The same applies when processing one’s own emotions. Of course I get sad, and of course the causes of my sadness are extremely trivial compared to someone who’s country is being bombed. This doesn’t lead to self-loathing for feeling an undeserved sadness, but it does arrest any creeping feelings of self-pity.).
This brings me to the habit of treating everything as a serious detriment to mental health. I’ve seen an analogy between physical and mental health, which is to say we should be as aware of and careful with the latter as we are with the former. However, some people have really stretched this: ‘no-one blinks when you have a check up with your GP, so why shouldn’t it be the same when you see a therapist?’ But I don’t go to my GP every time I sneeze; nor do I have weekly check ups. Similarly, having a bad day at work, or feeling blue after a bad break up, or even feeling scared after a traumatic incident are normal occurrences and reactions, and not something to be pathologised. I’ve heard of people taking sick days off work for mental health reasons after a bad meeting; this seems wrong to me. Feeling sad or stressed isn’t abnormal. I fully understand that some people are not cut out for high-pressure jobs, and I also agree there can be exceptionally stressful events at work which call for prolonged leave; but the answer to the former is to pick a less intense job, and the latter should be rare.

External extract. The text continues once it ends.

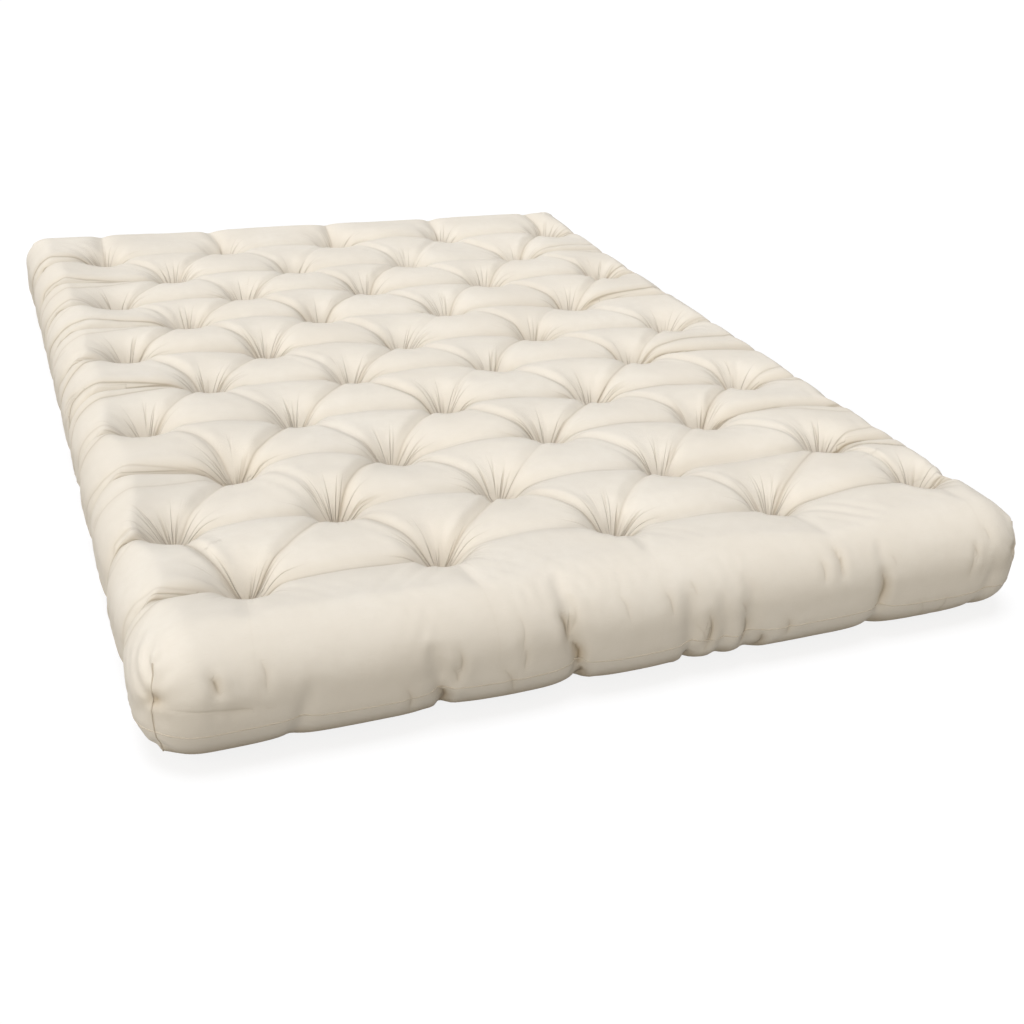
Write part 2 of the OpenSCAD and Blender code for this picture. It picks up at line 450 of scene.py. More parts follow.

I know I risk coming across as a damn-these-snowflakes boomer (even though I’m a millennial); but although I have to admit I do occasionally feel frustration at what I perceive as abuse of mental wellbeing policies, my primary concern here is not that people are using ‘mental health’ as an excuse to slack off: it’s that we are not teaching people to be self-reliant and resilient. We are not teaching them to process normal emotions in a healthy way. We are telling them they are incapable of doing so, and that they ought to seek help from experts and professionals at the first sign of trouble.
So, no, all feelings are not valid, nor do you need to seek professional help whenever you experience them. And even when feelings are valid, they can be damaging if they are not processed. Envy or even resentment can be justifiable feelings; but holding on to them, and letting them turn into anger and bitterness is worse than pointless, it’s damaging to your psyche. When you feel envy, you can let the feeling take over you, kill your motivation, and use it to make excuses for yourself; or you can process it and push yourself to do better. At the end of the day, you have a choice on how to respond to your emotions. As my son was told at school, feelings are fish swimming in a pond: remember that you are not the fish, you’re the pond1.
I really should end on that note, but I can’t help adding that when my son told me this, my question was ‘why can’t I be the happy fish?’